Here is a Matlab program that implements this method:
function maxcirc;
clear all;close all;hold on;axis equal
%x=[1,5,4,2];
y=[0,1,3,2];% vertices coord., direct orientation compulsory
x=10*[0,1,1,0]+6*rand(1,4);
y=10*[0,0,1,1]+6*rand(1,4);%test
xn=[x(4),x];
yn=[y(4),y];
plot(xn,yn);
X1=diff(xn);
X1=[X1,X1(1)];
Y1=diff(yn);
Y1=[Y1,Y1(1)];
for k=1:5;
N(k)=norm([X1(k),Y1(k)]);
end;
X=X1./N;
Y=Y1./N;
%quiver(xn,yn,X,Y,0)
for k=1:4;
Xb(k)=X(k+1)-X(k);
Yb(k)=Y(k+1)-Y(k);
Nb(k)=norm([Xb(k),Yb(k)]);
end;
Xb=Xb./Nb;
Yb=Yb./Nb;
%quiver(x,y,Xb,Yb,0)
[x14,y14,s14,t14]=inbiss(1,4,x,y,Xb,Yb);
[x23,y23,s23,t23]=inbiss(2,3,x,y,Xb,Yb);
dp=(x23-x14)*(x(2)-x(1))+(y23-y14)*(y(2)-y(1));%dot product
if dp>0
r1=rad(N(5),s14,t14);
circ(x14,y14,r1);
r2=rad(N(3),s23,t23);
circ(x23,y23,r2);
else
[x12,y12,s12,t12]=inbiss(1,2,x,y,Xb,Yb);
[x34,y34,s34,t34]=inbiss(3,4,x,y,Xb,Yb);
r3=rad(N(2),s12,t12);
circ(x12,y12,r3);
r4=rad(N(4),s34,t34);
circ(x34,y34,r4);
end;
function [xi,yi,s,t]=inbiss(p,q,x,y,Xb,Yb);% inters. of angle biss.
M=[Xb(p),Xb(q);
Yb(p),Yb(q)];
V=M\[x(q)-x(p);
y(q)-y(p)];
s=V(1);
t=-V(2);
xi=x(p)+s * Xb(p);
yi=y(p)+s * Yb(p);
function r=rad(a,b,c);% radius
p=(a+b+c)/2;
are=sqrt(p * (p-a) * (p-b) * (p-c));%Heron formula
r=2*are/a;
function circ(x,y,r);
tt=0:0.01:2*pi;
plot(x+r*cos(tt),y+r*sin(tt));
plot(x,y,'ok');
Figure 1: the "skeleton" of the quadrilateral (bold lines). $F$ will be in this case the center of the largest circle.
We know that one of the largest circles to fit into a quadrilateral always touches at least three sides, otherwise you could easily scale it up or translate it until it does.
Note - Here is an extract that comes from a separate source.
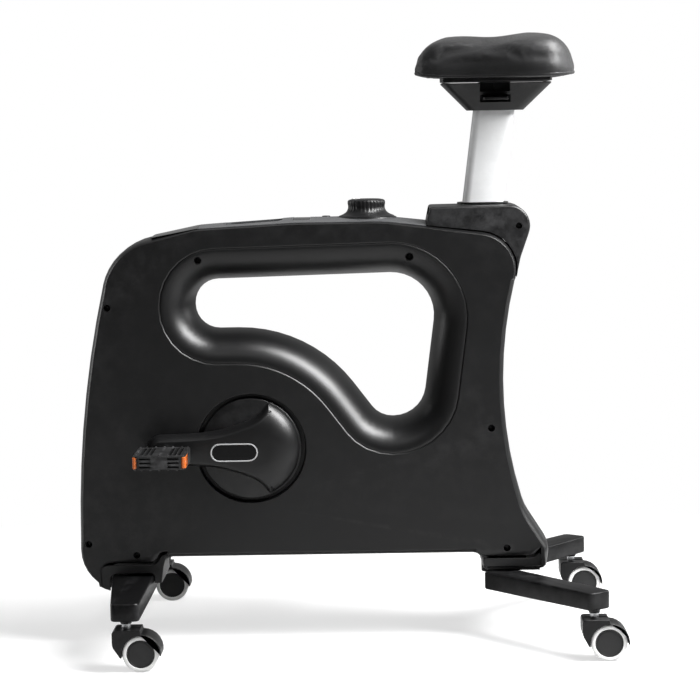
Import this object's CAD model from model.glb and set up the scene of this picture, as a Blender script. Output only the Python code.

Let $a, b, c, d$ denote the four sides of the quadrilateral. Construct the four incircles (or excircles if appropriate) of the triangles $abc, abd, acd, bcd$, and remove all those who intersect the fourth side. The largest remaining circle is the largest circle that can possibly fit into the quadrilateral. Calculate its radius as you would calculate the radius of the incircle of a triangle.